Impressions, Louis Guédet, Notaire et Juge de Paix à Reims. Récits et impressions de guerre d'un civil rémois 1914-1919, journal retranscrit par François-Xavier Guédet son petit-fils
Paul Hess
21 juin 1917 – L’Éclaireur de l’Est mentionne plus de 3 000 obus pour la journée du mardi 19. Depuis longtemps, le chiffre journalier des projectiles qui nous sont envoyés est très élevé.
Paul Hess dans Reims pendant la guerre de 1914-1918, éd. Anthropos
Cardinal Luçon
Jeudi 21 – + 17°. Nuit tranquille. Aéroplanes. Visite de M. de Maricourt. Dans la journée, bombes par moments. Le soir vers 10 h. bombes sifflantes qui éclatent au-dessus de la ville ou des batteries ou sur les voies de ravitaillement. Éclairs de canons très lointains, dont je n’entends pas le bruit, à l’est de Reims : deux foyers qui pouvaient bien être Nogent ou Moronvillers.
Cardinal Luçon dans son Journal de la Guerre 1914-1918, éd. par L’Académie Nationale de Reims – 1998 – TAR volume 173
Jeudi 21 juin
A la suite d’un vif bombardement entre l’Ailette et le moulin de Laffaux, les Allemands ont attaqué nos positions sur un front de plus d’un kilomètre. L’attaque, très violente et menée avec de gros effectifs, a réussi à prendre pied dans une partie de la tranchée de première ligne, à l’est de Vauxaillon, au sud de Filain.

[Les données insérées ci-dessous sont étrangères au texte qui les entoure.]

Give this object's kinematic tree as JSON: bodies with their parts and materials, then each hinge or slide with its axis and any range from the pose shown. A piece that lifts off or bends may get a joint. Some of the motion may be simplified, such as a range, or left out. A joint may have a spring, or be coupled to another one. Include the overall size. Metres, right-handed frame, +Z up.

Une autre tentative allemande sur un saillant de nos lignes, à l’est de la ferme de la Royère, n’a obtenu aucun résultat.

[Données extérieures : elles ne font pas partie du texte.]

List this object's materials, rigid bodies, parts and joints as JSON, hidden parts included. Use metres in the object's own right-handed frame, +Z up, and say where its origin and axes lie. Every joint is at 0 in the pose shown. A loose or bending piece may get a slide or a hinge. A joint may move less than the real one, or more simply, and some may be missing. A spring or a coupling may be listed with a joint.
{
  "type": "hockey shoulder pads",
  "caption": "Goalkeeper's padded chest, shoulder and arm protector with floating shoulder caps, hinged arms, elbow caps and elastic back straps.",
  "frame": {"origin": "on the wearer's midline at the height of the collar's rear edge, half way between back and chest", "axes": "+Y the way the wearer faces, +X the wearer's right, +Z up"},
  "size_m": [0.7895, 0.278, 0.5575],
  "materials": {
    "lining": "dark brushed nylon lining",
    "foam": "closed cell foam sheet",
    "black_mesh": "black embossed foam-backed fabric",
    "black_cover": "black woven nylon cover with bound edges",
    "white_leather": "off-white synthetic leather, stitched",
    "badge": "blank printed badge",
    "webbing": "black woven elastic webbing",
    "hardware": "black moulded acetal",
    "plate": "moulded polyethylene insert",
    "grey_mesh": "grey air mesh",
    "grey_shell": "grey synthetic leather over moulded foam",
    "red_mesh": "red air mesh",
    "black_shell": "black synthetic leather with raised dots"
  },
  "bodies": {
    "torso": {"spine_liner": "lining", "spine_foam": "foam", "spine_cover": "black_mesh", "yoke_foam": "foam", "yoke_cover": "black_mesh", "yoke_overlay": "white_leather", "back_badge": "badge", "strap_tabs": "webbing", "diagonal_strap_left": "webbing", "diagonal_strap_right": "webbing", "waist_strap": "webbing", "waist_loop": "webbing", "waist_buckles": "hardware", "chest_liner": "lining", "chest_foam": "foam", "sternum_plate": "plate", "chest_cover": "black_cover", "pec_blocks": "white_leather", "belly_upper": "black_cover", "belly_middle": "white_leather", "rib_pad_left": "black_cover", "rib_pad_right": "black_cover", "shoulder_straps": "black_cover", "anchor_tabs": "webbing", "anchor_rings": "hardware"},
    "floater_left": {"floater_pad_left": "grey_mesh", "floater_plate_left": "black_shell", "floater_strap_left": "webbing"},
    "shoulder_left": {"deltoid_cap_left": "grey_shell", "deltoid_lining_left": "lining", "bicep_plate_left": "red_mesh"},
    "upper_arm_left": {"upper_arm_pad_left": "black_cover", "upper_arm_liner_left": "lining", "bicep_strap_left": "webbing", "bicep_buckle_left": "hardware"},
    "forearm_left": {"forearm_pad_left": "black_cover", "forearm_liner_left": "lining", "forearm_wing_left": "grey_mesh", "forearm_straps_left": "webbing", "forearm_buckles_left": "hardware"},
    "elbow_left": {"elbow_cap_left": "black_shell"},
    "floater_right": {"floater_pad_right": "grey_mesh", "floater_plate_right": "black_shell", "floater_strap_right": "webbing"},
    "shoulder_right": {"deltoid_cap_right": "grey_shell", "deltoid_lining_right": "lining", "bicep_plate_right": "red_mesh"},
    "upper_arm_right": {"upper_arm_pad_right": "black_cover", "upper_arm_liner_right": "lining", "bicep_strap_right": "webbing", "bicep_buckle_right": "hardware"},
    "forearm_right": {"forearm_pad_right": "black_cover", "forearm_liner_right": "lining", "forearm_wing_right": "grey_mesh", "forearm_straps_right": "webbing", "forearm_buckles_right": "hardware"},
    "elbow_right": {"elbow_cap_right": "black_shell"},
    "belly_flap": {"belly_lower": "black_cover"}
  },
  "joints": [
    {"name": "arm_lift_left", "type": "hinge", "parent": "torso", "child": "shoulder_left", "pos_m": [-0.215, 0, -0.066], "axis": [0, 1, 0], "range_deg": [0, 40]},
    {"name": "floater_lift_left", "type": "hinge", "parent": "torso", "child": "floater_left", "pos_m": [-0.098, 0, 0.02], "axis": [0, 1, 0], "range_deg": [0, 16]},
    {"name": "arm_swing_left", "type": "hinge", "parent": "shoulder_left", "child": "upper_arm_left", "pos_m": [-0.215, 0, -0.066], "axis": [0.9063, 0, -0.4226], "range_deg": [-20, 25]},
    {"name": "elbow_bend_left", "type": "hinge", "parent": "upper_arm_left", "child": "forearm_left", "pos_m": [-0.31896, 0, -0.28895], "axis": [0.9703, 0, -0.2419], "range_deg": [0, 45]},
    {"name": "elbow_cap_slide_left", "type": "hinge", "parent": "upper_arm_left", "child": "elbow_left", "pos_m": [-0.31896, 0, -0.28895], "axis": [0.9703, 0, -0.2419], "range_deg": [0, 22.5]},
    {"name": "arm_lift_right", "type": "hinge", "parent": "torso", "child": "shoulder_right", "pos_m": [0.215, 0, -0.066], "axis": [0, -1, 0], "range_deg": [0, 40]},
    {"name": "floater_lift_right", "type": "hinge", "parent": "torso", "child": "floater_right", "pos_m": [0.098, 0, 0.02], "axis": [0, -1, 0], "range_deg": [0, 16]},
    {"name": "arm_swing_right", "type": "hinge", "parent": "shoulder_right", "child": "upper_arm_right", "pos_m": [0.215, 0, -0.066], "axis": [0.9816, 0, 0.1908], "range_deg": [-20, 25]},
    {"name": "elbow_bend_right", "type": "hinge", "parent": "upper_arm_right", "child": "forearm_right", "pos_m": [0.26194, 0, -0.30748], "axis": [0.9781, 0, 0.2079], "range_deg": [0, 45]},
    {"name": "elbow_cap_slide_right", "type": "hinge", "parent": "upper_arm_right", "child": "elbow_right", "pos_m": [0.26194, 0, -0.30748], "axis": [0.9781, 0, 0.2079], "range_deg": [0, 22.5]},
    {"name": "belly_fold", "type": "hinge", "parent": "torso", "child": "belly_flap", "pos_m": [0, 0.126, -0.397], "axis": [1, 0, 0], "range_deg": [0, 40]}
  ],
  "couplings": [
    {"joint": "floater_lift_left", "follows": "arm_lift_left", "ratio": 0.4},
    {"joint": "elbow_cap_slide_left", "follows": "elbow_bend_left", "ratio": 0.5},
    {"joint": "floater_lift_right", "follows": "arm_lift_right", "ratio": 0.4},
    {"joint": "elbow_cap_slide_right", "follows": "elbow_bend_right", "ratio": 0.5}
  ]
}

La lutte d’artillerie a été vive entre Hurtebise et Chevreux et sur le front de Verdun, dans le secteur de Vacherauville et des Chambrettes.
Au nord de la Souchez, les Allemands ont tenté par quatre fois de reconquérir les positions occupées par les troupes britanniques. Ils ont été complètement repoussés.
Un avion allemand a été abattu en combat aérien et un autre descendu par les canons spéciaux.
Les Italiens ont conquis une cime du mont Ortigara, dans le Trentin et fait 1000 prisonniers.
L’ex-roi de Grèce Constantin, qui a été conspué à Lugano, où il était arrivé, a décidé de quitter cette ville.